STATED GOAL: Only the lines from the one containing "for node in" down to the one containing "obj.parent = None" should be printed, exactly as they stand, ends included.

MATERIAL PROVIDED:
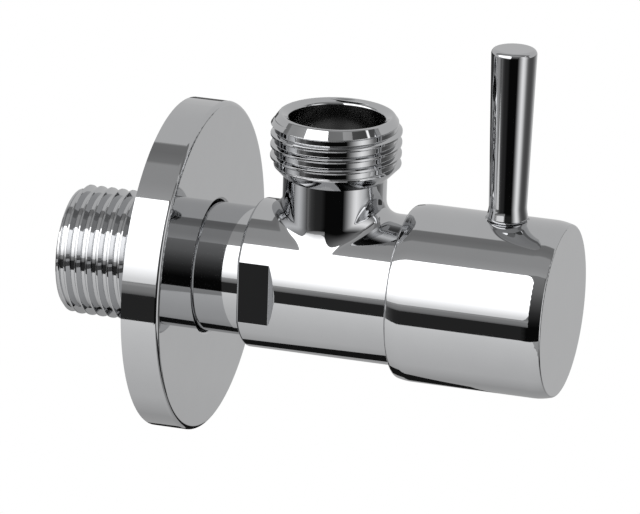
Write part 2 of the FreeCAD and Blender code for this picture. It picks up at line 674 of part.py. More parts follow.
def make_spindle(doc, sheet):
    """Brass spindle: driving bar, flange, two seal grooves, clip groove and teeth."""
    piece = Piece(doc, "spindle")
    corners = [("flange_back", "0"), ("flange_back", "flange_r")]
    corners += [("flange_front", "flange_r"), ("flange_front", "shaft_r")]
    for middle in ("o_ring_inner_x", "o_ring_outer_x"):
        back = f"{middle} - o_ring_groove_width / 2"
        front = f"{middle} + o_ring_groove_width / 2"
        corners += [(back, "shaft_r"), (back, "o_ring_floor_r")]
        corners += [(front, "o_ring_floor_r"), (front, "shaft_r")]
    corners += [("clip_back", "shaft_r"), ("clip_back", "clip_floor_r")]
    corners += [("clip_front + running_gap", "clip_floor_r"), ("clip_front + running_gap", "spline_r")]
    corners += [("spindle_end", "spline_r"), ("spindle_end", "0")]
    piece.spin("shaft", corners)
    piece.dress("Chamfer", "tip_bevel", "edge_round", ring_at(sheet, "spindle_end", "spline_r"))
    bar = piece.sketch("bar", "YZ_Plane", lift="flange_back")
    outline(bar, block(both("tang_r"), both("tang_width / 2")))
    piece.pad("bar", bar, "tang_height", back=True)
    notch = piece.sketch("notch", "YZ_Plane", lift="spline_back")
    outline(notch, [
        ("0", "spline_r - spline_depth"),
        ("spline_depth", "spline_r + spline_depth / 2"),
        ("-spline_depth", "spline_r + spline_depth / 2"),
    ])
    cut = piece.pocket("notch", notch, "spline_length")
    piece.around("teeth", cut, "spline_teeth")
    piece.turn("tapped_hole", [
        ("web_front - screw_length - stud_room - hole_r", "0"),
        ("web_front - screw_length - stud_room", "hole_r"),
        ("spindle_end", "hole_r"),
        ("spindle_end", "0"),
    ])
    return piece


def make_o_ring(doc, name, middle):
    """Rubber seal ring in a groove of the spindle."""
    ring = doc.addObject("Part::Torus", name)
    ring.Label = name
    ring.Placement = FreeCAD.Placement(FreeCAD.Vector(), FreeCAD.Rotation(FreeCAD.Vector(0, 1, 0), 90))
    ring.setExpression("Radius1", formula("o_ring_floor_r + o_ring_cord / 2"))
    ring.setExpression("Radius2", formula("o_ring_cord / 2"))
    ring.setExpression("Placement.Base.x", formula(middle))
    return ring


def make_circlip(doc):
    """Open spring ring that keeps the spindle in the bonnet."""
    piece = make_ring(doc, "spindle_circlip", "clip_back", "clip_front",
                      "clip_floor_r + running_gap", "shaft_r + clip_reach")
    opening = piece.sketch("opening", "YZ_Plane")
    outline(opening, block(both("clip_opening / 2"), ("0", "2 * (shaft_r + clip_reach)")))
    piece.pocket("opening", opening, "clip_thickness")
    return piece


def make_adapter(doc):
    """Plastic sleeve that carries the handle on the spindle's teeth."""
    piece = Piece(doc, "spline_adapter")
    piece.spin("sleeve", [
        ("spline_back", "adapter_bore_r"),
        ("spline_back", "adapter_r"),
        ("lever_x - adapter_groove", "adapter_r"),
        ("lever_x", "groove_r"),
        ("lever_x + adapter_groove", "adapter_r"),
        ("adapter_end", "adapter_r"),
        ("adapter_end", "head_r + head_gap"),
        ("web_front", "head_r + head_gap"),
        ("web_front", "hole_r + tang_play"),
        ("spindle_end", "hole_r + tang_play"),
        ("spindle_end", "adapter_bore_r"),
    ])
    key = piece.sketch("key", "YZ_Plane", lift="spline_back")
    outline(key, block(both("key_width / 2"), ("-key_r", "-groove_r")))
    piece.pad("key", key, "adapter_end - spline_back")
    return piece


def make_adapter_screw(doc, sheet):
    """Screw that holds the adapter on the end of the spindle."""
    piece = Piece(doc, "adapter_screw", along="web_front")
    piece.spin("screw", [
        ("-screw_length", "0"),
        ("-screw_length", "screw_r"),
        ("0", "screw_r"),
        ("0", "head_r"),
        ("head_height", "head_r"),
        ("head_height", "0"),
    ])
    socket = piece.sketch("socket", "YZ_Plane", lift="head_height")
    outline(socket, hexagon("head_socket"))
    piece.pocket("socket", socket, "head_socket_depth", forward=False)
    piece.dress("Fillet", "head_round", "edge_round", ring_at(sheet, "head_height", "head_r"))
    return piece


def make_handle(doc, sheet):
    """Cast handle: round shell with a front face, inner hub, ribs and lever boss."""
    piece = Piece(doc, "handle")
    piece.spin("shell", [
        ("handle_back", "handle_bore_r"),
        ("handle_back + rear_cone", "handle_r - rear_fall"),
        ("handle_back + rear_run", "handle_r"),
        ("handle_end - front_run", "handle_r"),
        ("handle_end", "handle_r - front_fall"),
        ("handle_end", "0"),
        ("floor_back", "0"),
        ("floor_back", "head_r + recess_gap"),
        ("adapter_end", "head_r + recess_gap"),
        ("adapter_end", "handle_hub_bore_r"),
        ("handle_hub_back", "handle_hub_bore_r"),
        ("handle_hub_back", "handle_hub_r"),
        ("floor_back", "handle_hub_r"),
        ("floor_back", "handle_bore_r"),
    ])
    for place in ("handle_back + rear_run", "handle_end - front_run"):
        piece.dress("Fillet", "bow", "end_bow", ring_at(sheet, place, "handle_r"))
    for name, place, radius in (
        ("rear_round", "handle_back + rear_cone", "handle_r - rear_fall"),
        ("front_round", "handle_end", "handle_r - front_fall"),
    ):
        piece.dress("Fillet", name, name, ring_at(sheet, place, radius))
    rib = piece.sketch("rib", "YZ_Plane", lift="floor_back")
    outline(rib, block(both("rib_thickness / 2"), ("handle_hub_r - rib_root", "handle_bore_r + rib_root")))
    first_rib = piece.pad("rib", rib, "rib_length", back=True)
    piece.around("ribs", first_rib, "rib_count")
    boss = piece.sketch("boss", "XY_Plane", lift="boss_foot")
    circle(boss, "boss_dia / 2", ("lever_x", "0"))
    piece.pad("boss", boss, "boss_top - boss_foot")
    hole = piece.sketch("tapped_hole", "XY_Plane", lift="groove_r")
    circle(hole, "hole_r", ("lever_x", "0"))
    piece.pocket("tapped_hole", hole, "handle_r")
    seat = piece.sketch("lever_seat", "XY_Plane", lift="lever_foot")
    circle(seat, "foot_r + lever_seat_gap", ("lever_x", "0"))
    piece.pocket("lever_seat", seat, "handle_wall")
    keyway = piece.sketch("keyway", "YZ_Plane", lift="handle_hub_back")
    outline(keyway, block(both("key_width / 2 + running_gap"), ("-(key_r + running_gap)", "-groove_r")))
    piece.pocket("keyway", keyway, "adapter_end - handle_hub_back")
    return piece


def make_lever_rod(doc, sheet):
    """Slender lever that widens towards its free end."""
    piece = Piece(doc, "lever_rod", along="lever_x")
    piece.spin("rod", [
        ("hole_r", "lever_foot"),
        ("foot_r", "lever_foot"),
        ("lever_base_r", "foot_top"),
        ("lever_top_r", "lever_top"),
        ("0", "lever_top"),
        ("0", "stud_high + stud_room + hole_r"),
        ("hole_r", "stud_high + stud_room"),
    ], axis="V_Axis")
    for name, height, edge in (
        ("lever_top_round", "lever_top", "lever_top_r"),
        ("foot_bow", "foot_top", "lever_base_r"),
        ("foot_round", "lever_foot", "foot_r"),
    ):
        piece.dress("Fillet", name, name, circle_at(sheet, height, edge, "0"))
    return piece


def make_lever_stud(doc):
    """Threaded stud that joins the lever to the handle."""
    piece = Piece(doc, "lever_stud", along="lever_x")
    piece.spin("stud", [
        ("0", "stud_low"),
        ("screw_r - edge_round", "stud_low"),
        ("screw_r", "stud_low + edge_round"),
        ("screw_r", "stud_high - edge_round"),
        ("screw_r - edge_round", "stud_high"),
        ("0", "stud_high"),
    ], axis="V_Axis")
    return piece


def make_grub_screw(doc):
    """Grub screw under the lever: its point sits in the adapter's groove."""
    piece = Piece(doc, "handle_grub_screw", along="lever_x")
    piece.spin("screw", [
        ("0", "grub_point"),
        ("screw_r", "grub_point + screw_r"),
        ("screw_r", "grub_top"),
        ("0", "grub_top"),
    ], axis="V_Axis")
    socket = piece.sketch("socket", "XY_Plane", lift="grub_top")
    outline(socket, hexagon("grub_socket"))
    piece.pocket("socket", socket, "grub_socket_depth", forward=False)
    return piece


def make_pieces(doc, sheet):
    """Every separate piece of the valve, from the wall outwards."""
    pieces = [
        make_valve_body(doc, sheet),
        make_wall_rosette(doc, sheet),
        make_ring(doc, "rosette_grip_ring", "ring_back", "ring_front", "ring_r", "ring_outer_r"),
        make_ring(doc, "seat_seal", "seat_x", "disc_back", "seal_split_dia / 2 + film", "fixed_disc_r"),
        make_ring(doc, "seat_seal_support_ring", "seat_x + support_inset", "disc_back",
                  "support_bore_dia / 2", "seal_split_dia / 2"),
        make_fixed_disc(doc),
        make_moving_disc(doc),
        make_ring(doc, "thrust_washer", "flange_front", "thrust_front", "shaft_hole_r", "thrust_r"),
        make_bonnet(doc, sheet),
        make_ring(doc, "bonnet_washer", "barrel_end", "bonnet_seat",
                  "bonnet_thread_r + thread_gap", "bonnet_thread_r + washer_width"),
        make_spindle(doc, sheet),
        make_circlip(doc),
        make_adapter(doc),
        make_adapter_screw(doc, sheet),
        make_handle(doc, sheet),
        make_grub_screw(doc),
        make_lever_stud(doc),
        make_lever_rod(doc, sheet),
    ]
    objects = [piece.body for piece in pieces]
    objects.append(make_o_ring(doc, "spindle_o_ring_inner", "o_ring_inner_x"))
    objects.append(make_o_ring(doc, "spindle_o_ring_outer", "o_ring_outer_x"))
    return objects


def check(doc, objects):
    """Stop unless every feature was built and every piece is one sound solid."""
    doc.recompute()
    for item in doc.Objects:
        if "Invalid" in item.State or "Error" in item.State:
            raise RuntimeError(f"{item.Label} failed: {item.State}")
    for item in objects:
        if item.Shape.isNull() or not item.Shape.isValid() or len(item.Shape.Solids) != 1:
            raise RuntimeError(f"{item.Label} is not one sound solid")


def main():
    """Build the valve and write each piece."""
    doc = FreeCAD.newDocument("shut_off_valve")
    sheet = make_sheet(doc)
    objects = make_pieces(doc, sheet)
    check(doc, objects)
    os.makedirs("parts", exist_ok=True)
    for item in objects:
        item.Shape.exportStep(f"parts/{item.Label}.step")
        box = item.Shape.BoundBox
        print(f"{item.Label}: {item.Shape.Volume:.1f} mm3,"
              f" x {box.XMin:.2f} to {box.XMax:.2f}, z {box.ZMin:.2f} to {box.ZMax:.2f}")


main()
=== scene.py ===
import logging
import math
from dataclasses import dataclass, field
from enum import Enum

import bpy
import numpy as np
from mathutils import Matrix, Vector


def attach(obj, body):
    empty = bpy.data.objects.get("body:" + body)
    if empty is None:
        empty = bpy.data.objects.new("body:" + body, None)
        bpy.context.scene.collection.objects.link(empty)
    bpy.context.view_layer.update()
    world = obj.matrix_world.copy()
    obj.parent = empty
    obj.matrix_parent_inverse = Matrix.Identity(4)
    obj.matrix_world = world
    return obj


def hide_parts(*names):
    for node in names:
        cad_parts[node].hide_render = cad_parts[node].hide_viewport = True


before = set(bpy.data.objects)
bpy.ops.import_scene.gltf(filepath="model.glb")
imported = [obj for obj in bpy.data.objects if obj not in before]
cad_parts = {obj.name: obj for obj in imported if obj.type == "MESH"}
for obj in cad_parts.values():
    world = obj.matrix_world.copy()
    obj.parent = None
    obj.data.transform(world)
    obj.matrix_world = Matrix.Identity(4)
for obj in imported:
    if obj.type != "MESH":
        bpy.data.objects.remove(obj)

# Visual model of an angle shut-off valve, chrome plated.
# The valve's sizes are in millimetres, in the frame of the construction: X runs out of the wall
# along the valve, Z runs up along the outlet. The finished meshes, the studio and the camera are
# in metres. Angles are in degrees, or in radians where that is said.

# Two limits or sizes, a place, and places or angles with a brightness each.
Span = tuple[float, float]
Spot = tuple[float, float, float]
Ramp = tuple[Span, ...]

MM = 0.001
# Size of the cells whose points are welded into one, and the difference below which places and
# angles count as equal. The offset keeps round sizes off the edges of the cells.
WELD = 1e-4
WELD_OFFSET = 0.3137
# Decimals that tell two places along the valve apart.
DIGITS = 6
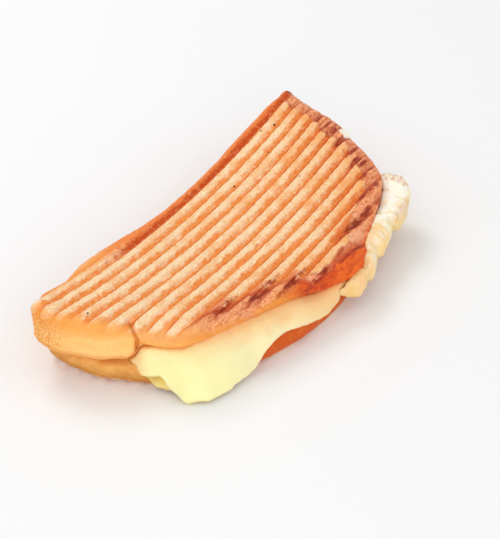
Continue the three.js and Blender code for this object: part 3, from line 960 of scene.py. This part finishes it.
browner = along.step(110, 200) * across.step(8, 50) * 0.5
browner = browner + past.step(-24, -1) * along.step(20, 110) * 0.9
bread = pressed_bread(crust, browner)
blotches = crust.noise(8, 3.0, (0.7, 1.0, 1.0)).step(0.54, 0.72) * along.step(80, 150)
bread = crust.mix(blotches * 0.5, bread, GROOVE_ORANGE)
warm = (crust.stored("warm") + wobble * 0.9 + grit * 1.2).step(0.25, 0.9)
bread = crust.mix(warm * 0.75, bread, crust.mix(along.step(15, 40), NEAR_WARM, WARM))
near_edge = (across + wobble * 5.0).step(7.0, 1.5) * along.step(8, 24) * 0.7
bread = crust.mix(near_edge, bread, NEAR_WARM)
back = (across + wobble * 2.5).step(10.4, 8.4) * (along + wobble * 40.0).step(50, 80)
back_colour = crust.mix((across + wobble * 5.0).step(3.5, 7.5), BACK_ORANGE, BACK_BROWN)
back_colour = crust.mix(crust.noise(1.8, 3.0).step(0.5, 0.7) * 0.45, back_colour, SALMON)
crust.say("after browning")

# %% [markdown]
# ## The blistered band
# Past the ribs the crust is salmon, with pale specks in a brown network. The pale specks are
# painted highlights on the blisters, and a few pink patches are painted sheen. Small cells give
# the specks, and noise pulled out along the ribs breaks up the network.

# %% Blistered band
PAINTED_HIGHLIGHT_SPECK = colour(255, 206, 168)
SALMON_NET = colour(212, 108, 62)
BAND_GOLD = colour(252, 182, 104)
SHEEN_PINK = colour(255, 190, 150)

cells = crust.cells(1.4) + crust.noise(1.1, 2.0) * 0.5 - 0.25
# Pale specks: painted highlights on the blisters.
salmon = crust.mix(cells.step(0.42, 0.15) * 0.65, SALMON, PAINTED_HIGHLIGHT_SPECK)
hatch = crust.noise(1.8, 3.0, (0.3, 1.0, 1.0))
salmon = crust.mix((cells + hatch - 0.5).step(0.45, 0.85) * 0.65, salmon, SALMON_NET)
# Pink patches of painted sheen, where the crust shines.
greasy = (crust.stored("greasy") + wobble).step(0.2, 0.8)
salmon = crust.mix(greasy * 0.5, salmon, SHEEN_PINK)
salmon = crust.mix((along + wobble * 18.0).step(48, 26) * 0.8, salmon, BAND_GOLD)
crust.say("with the band")

# %% [markdown]
# ## The side of the crust
# The side is gold at the near end and deepens to red-brown where it fried. Uneven brushed noise
# keeps the red in streaks, and a paler glow is left low down.

# %% Side of the crust
RIM_GOLD = colour(244, 152, 56)
SIDE_GOLD = colour(252, 180, 92)
SIDE_ORANGE = colour(246, 138, 38)
SIDE_DEEP = colour(242, 106, 28)
SIDE_GLOW = colour(250, 152, 76)
SIDE_RED = colour(202, 62, 14)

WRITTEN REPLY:
    for node in names:
        cad_parts[node].hide_render = cad_parts[node].hide_viewport = True


before = set(bpy.data.objects)
bpy.ops.import_scene.gltf(filepath="model.glb")
imported = [obj for obj in bpy.data.objects if obj not in before]
cad_parts = {obj.name: obj for obj in imported if obj.type == "MESH"}
for obj in cad_parts.values():
    world = obj.matrix_world.copy()
    obj.parent = None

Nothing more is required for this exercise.